Kembali ke jalan lurus
Wadas dan Batu Kerbau adalah contoh sulitnya menerapkan konsep pembangunan berkelanjutan. Kegiatan penambangan (terbuka) hampir dipastikan akan mengubah bentang alam. Penambangan emas secara tradisional di Batu Kerbau menambah masalah karena adanya pencemaran merkuri pada lingkungan sekitar.
Untuk mengurangi gesekan, semua pihak terkait atau para stakeholders harus bertemu, termasuk ahli perencanaan wilayah dan ahli lingkungan, untuk kembali berdiskusi. Konsep pembangunan berkelanjutan dijadikan pedoman.
Menutup PETI di Batu Kerbau akan menimbulkan gejolak. Membatalkan proyek Bendungan Bener akan mengubah banyak rencana proyek lain. Untuk mengurangi gesekan, semua pihak terkait atau para stakeholders harus bertemu, termasuk ahli perencanaan wilayah dan ahli lingkungan, untuk kembali berdiskusi. Konsep pembangunan berkelanjutan dijadikan pedoman.

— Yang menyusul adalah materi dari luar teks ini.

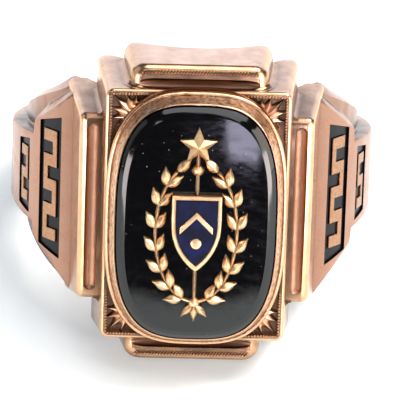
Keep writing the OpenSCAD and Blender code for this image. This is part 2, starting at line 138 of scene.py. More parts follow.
class StoneSizes(bpy.types.PropertyGroup):
    """Sizes of the stone and the bezel that holds it."""

    bezel_w: length("Bezel width", 11.36, "Width of the bezel")
    bezel_h: length("Bezel height", 16.5, "Height of the bezel")
    bezel_crest: length("Bezel edge", 0.66, "How far the bezel's outer edge stands out")
    bezel_lip: length("Bezel lip", 1.5, "How far the bezel's lip stands out")
    lip_w: length("Lip edge", 0.12, "Thickness of the lip's edge")
    stone_w: length("Stone width", 10.0, "Width of the stone inside the lip")
    stone_h: length("Stone height", 15.1, "Height of the stone inside the lip")
    gap: length("Stone gap", 0.04, "Gap between the stone and its seat")
    seat: length("Seat depth", 1.1, "Depth of the seat behind the frame's front")
    table_rise: length("Table rise", 0.55, "How far the table stands in front of the lip")
    crown: length("Crown", 0.16, "How far the table curves down to its edge")


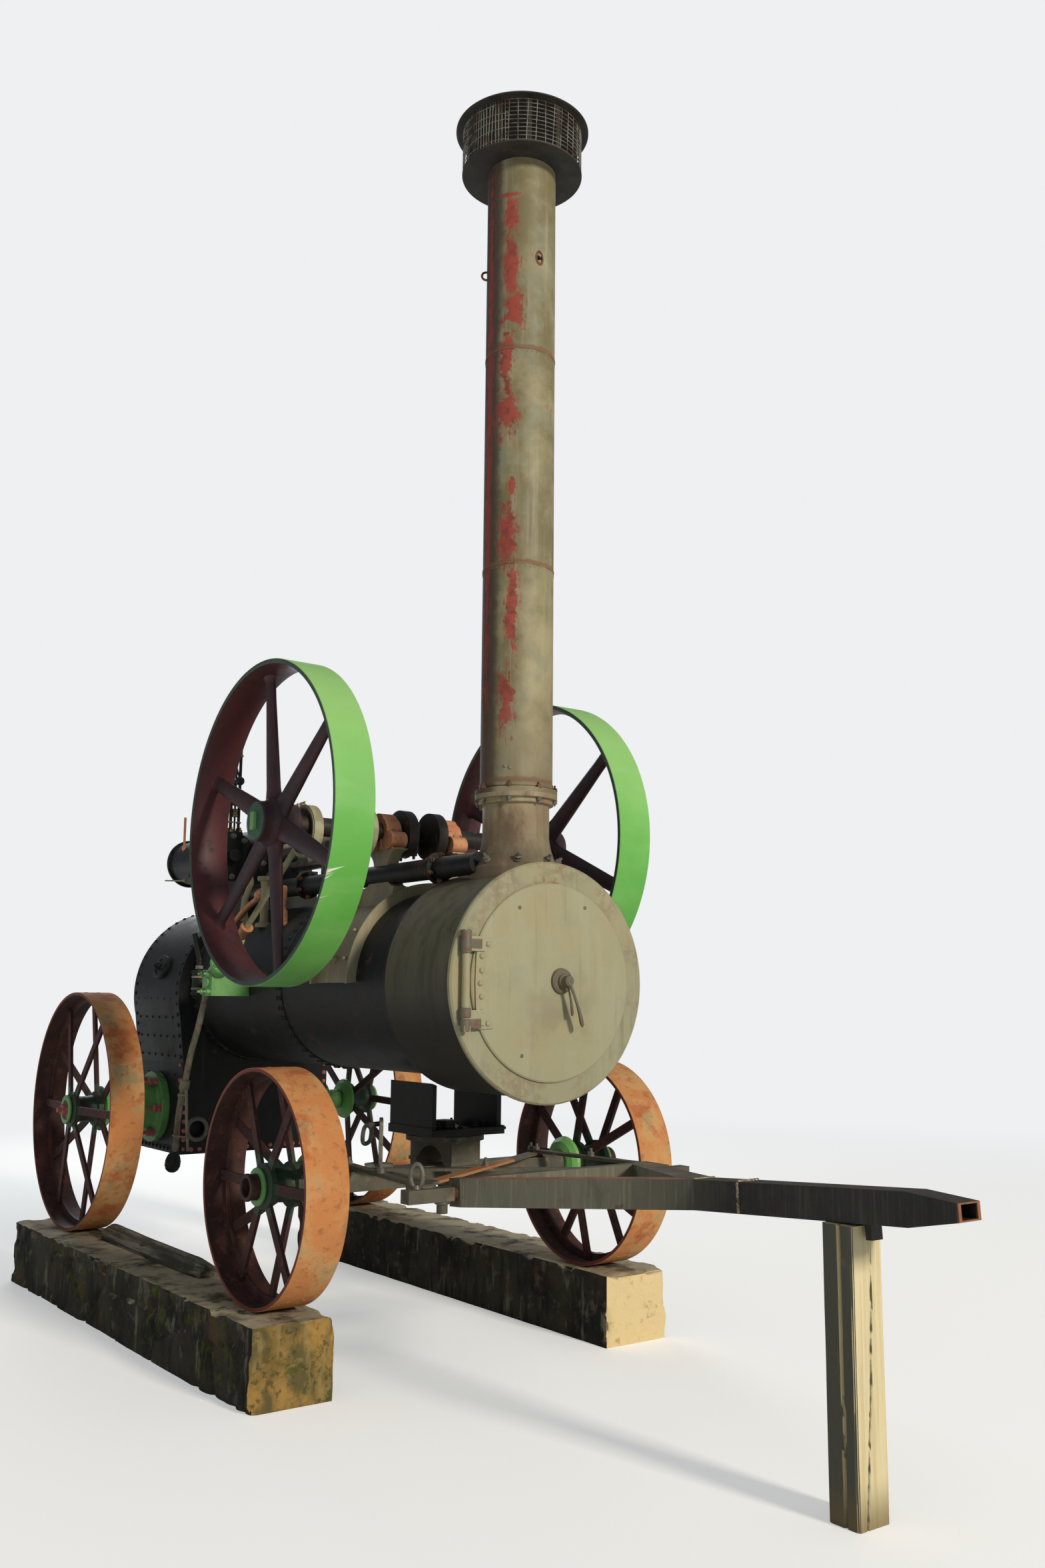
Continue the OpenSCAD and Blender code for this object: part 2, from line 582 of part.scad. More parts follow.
module rear_wheel_left() road_wheel(-1, rear_y, rear_z, rear_r, rear_w, rear_rim, hub_x,
  hub_x + 66, rear_hub, stub_r);
module rear_wheel_right() road_wheel(1, rear_y, rear_z, rear_r, rear_w, rear_rim, hub_x,
  hub_x + 66, rear_hub, stub_r);

shaft_end = fly_x + fly_w - 4;
module crankshaft() color(steel) {
  for (s = [-1, 1]) {
    rodx(s > 0 ? 60 : -shaft_end, s > 0 ? shaft_end : -60, crank_y, cz, shaft_r);
    translate([s * (shaft_end + 9), crank_y, cz]) blk(-13, 13, -17, 17, -38, 38);
    translate([s * 86, 0, 0]) {
      rodx(-26, 26, crank_y, cz, 118, 56);
      rodx(-26, 26, crank_y + throw, cz, 72, 48);
      blk(-26, 26, crank_y, crank_y + throw, cz - 72, cz + 72);
    }
  }
  rodx(-80, 80, crank_y + throw, cz, 42);
  rodx(valve_x - 26, valve_x + 26, crank_y + valve_e, cz, 104, 56);
  rodx(pump_x - 26, pump_x + 26, crank_y + pump_e * cos(pump_a), cz + pump_e * sin(pump_a), 104, 56);
}

module flywheel(s) {
  xm = s * (fly_x + fly_w / 2);
  translate([xm, crank_y, cz]) {
    turnx(0, 0, [[fly_r - 22, -fly_w / 2], [fly_r, -fly_w / 2], [fly_r, fly_w / 2],
      [fly_r - 22, fly_w / 2], [fly_r - 40, 30], [fly_r - 40, -30]], 120);
    turnx(0, 0, [[shaft_r + seat, -fly_w / 2], [92, -fly_w / 2], [96, -fly_w / 2 + 8],
      [98, -56], [120, -34], [120, 34], [98, 56], [96, fly_w / 2 - 8], [92, fly_w / 2],
      [shaft_r + seat, fly_w / 2]]);
    for (i = [0:5]) rotate([60 * i - 8, 0, 0]) translate([0, 0, 104])
      linear_extrude(fly_r - 38 - 104, scale = 0.64) scale([0.5, 1]) circle(r = 54, $fn = 28);
  }
}
module flywheel_left() color(maroon) flywheel(-1);
module flywheel_right() color(maroon) flywheel(1);

module connecting_rod() color(steel) translate([0, crank_y + throw, cz]) {
  difference() {
    union() {
      blk(-42, 42, -86, 92, -76, 76);
      rody(0, 90, rod_l - 30, 0, 27, 32);
      rodx(-34, 34, rod_l, 0, 46);
    }
    rodx(-60, 60, 0, 0, 42 + bore);
  }
  rodx(-44, 44, rod_l, 0, 22, 32);
}

module ecc_rod(l, r = 126) {
  difference() {
    union() {
      rodx(-24, 24, 0, 0, r, 56);
      blk(-24, 24, -30, 30, -r - 26, r + 26);
    }
    rodx(-30, 30, 0, 0, 104 + bore, 56);
  }
  rody(0, r - 8, l, 0, 15, 24);
  rodx(-18, 18, l, 0, 30, 32);
}
module valve_rod() color(brass) translate([valve_x, crank_y + valve_e, cz]) ecc_rod(1120);
module pump_rod() color(brass)
  translate([pump_x, crank_y + pump_e * cos(pump_a), cz + pump_e * sin(pump_a)])
    rotate([pump_a, 0, 0]) ecc_rod(860);

plinths();
timbers();
post();
smokebox();
tube_plate();
barrel();
firebox();
foundation_ring();
grate();
stub_axles();
chimney_base();
saddle();
crank_saddle();
main_bearings();
cylinder_block();
slide_bars();
crosshead();
steam_dome();
governor();
exhaust_pipe();
feed_pump();
check_valve();
suction_pipe();
gauges();
smokebox_door();
door_darts();
fire_door();
chimney();
spark_cage();
front_axle();
brace_frame();
drawbar();
front_wheel_left();
front_wheel_right();
rear_wheel_left();
rear_wheel_right();
crankshaft();
flywheel_left();
flywheel_right();
connecting_rod();
valve_rod();
pump_rod();
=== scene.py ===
import bmesh
import bpy
import math
import random
from mathutils import Matrix, Vector, noise


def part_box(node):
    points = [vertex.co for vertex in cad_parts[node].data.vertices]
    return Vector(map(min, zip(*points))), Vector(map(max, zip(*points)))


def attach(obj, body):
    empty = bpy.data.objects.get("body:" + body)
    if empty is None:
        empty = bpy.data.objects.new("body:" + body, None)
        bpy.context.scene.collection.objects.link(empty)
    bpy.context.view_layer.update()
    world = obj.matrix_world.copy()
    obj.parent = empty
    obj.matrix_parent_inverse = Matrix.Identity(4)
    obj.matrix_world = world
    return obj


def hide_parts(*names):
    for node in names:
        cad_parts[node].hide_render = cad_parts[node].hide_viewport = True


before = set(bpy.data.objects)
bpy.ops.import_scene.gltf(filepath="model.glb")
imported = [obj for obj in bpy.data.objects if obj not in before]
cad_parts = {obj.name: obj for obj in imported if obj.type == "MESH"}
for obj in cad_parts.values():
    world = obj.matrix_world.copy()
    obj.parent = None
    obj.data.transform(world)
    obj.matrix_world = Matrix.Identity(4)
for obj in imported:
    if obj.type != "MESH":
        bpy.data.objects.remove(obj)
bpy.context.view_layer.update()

# Camera
# The picture is taken from head height at the near front corner, looking up along the boiler
# towards the firebox, upright frame, with a lens of about 31 mm on a 36 mm long side.
EYE = Vector((-3.5701, -5.4846, 1.6123))
YAW, PITCH, ROLL = (math.radians(a) for a in (36.583, 9.140, 0.504))
SENSOR, FOCAL_PIXELS, PHOTO_HEIGHT = 36.0, 2015.05, 2352
ahead = Vector((math.sin(YAW) * math.cos(PITCH), math.cos(YAW) * math.cos(PITCH), math.sin(PITCH)))
level = Vector((math.cos(YAW), -math.sin(YAW), 0))
above = level.cross(ahead)
across = level * math.cos(ROLL) + above * math.sin(ROLL)
above = above * math.cos(ROLL) - level * math.sin(ROLL)
camera_data = bpy.data.cameras.new("camera")
camera_data.sensor_width = SENSOR
camera_data.lens = SENSOR * FOCAL_PIXELS / PHOTO_HEIGHT
camera_data.clip_end = 200
camera = bpy.data.objects.new("camera", camera_data)
camera.matrix_world = Matrix.Translation(EYE) @ Matrix((across, above, -ahead)).transposed().to_4x4()
bpy.context.scene.collection.objects.link(camera)
bpy.context.scene.camera = camera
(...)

Dalam kasus Batu Kerbau, selain mengatasi pencemaran logam berat, harus dicari alternatif penambangan yang lebih ramah lingkungan. Selain masalah lingkungan, perlu pula memastikan hasil kegiatan penambangan dinikmati oleh warga lokal. Pengamatan dua puluh tahun lalu, warga desa yang terlibat pembalakan hutan justru makin banyak utangnya ke tauke.
Dalam kasus Wadas, perlu diskusi terbuka, dengan semangat kesetaraan. Sulit? Pasti, tetapi bukan tidak mungkin dilakukan. Saya hargai upaya Gubernur Jawa Tengah yang menemui warga Desa Wadas. Awal yang baik, tinggal dilanjutkan oleh pejabat-pejabat lain untuk mewadahi semua kepentingan secara seimbang: ekonomi, ekologi, dan keadilan sosial.
Bulan Maret tidak hanya identik dengan Earth Hour. Paling tidak ada tiga hari peringatan lain yang berkaitan dengan kelestarian alam: World Wildlife Day, World Forestry Day, dan World Water Day.
Semoga hari-hari peringatan tersebut mengingatkan semua pihak untuk kembali pada komitmen penerapan pembangunan berkelanjutan untuk seluruh wilayah Indonesia, termasuk wilayah perdesaan.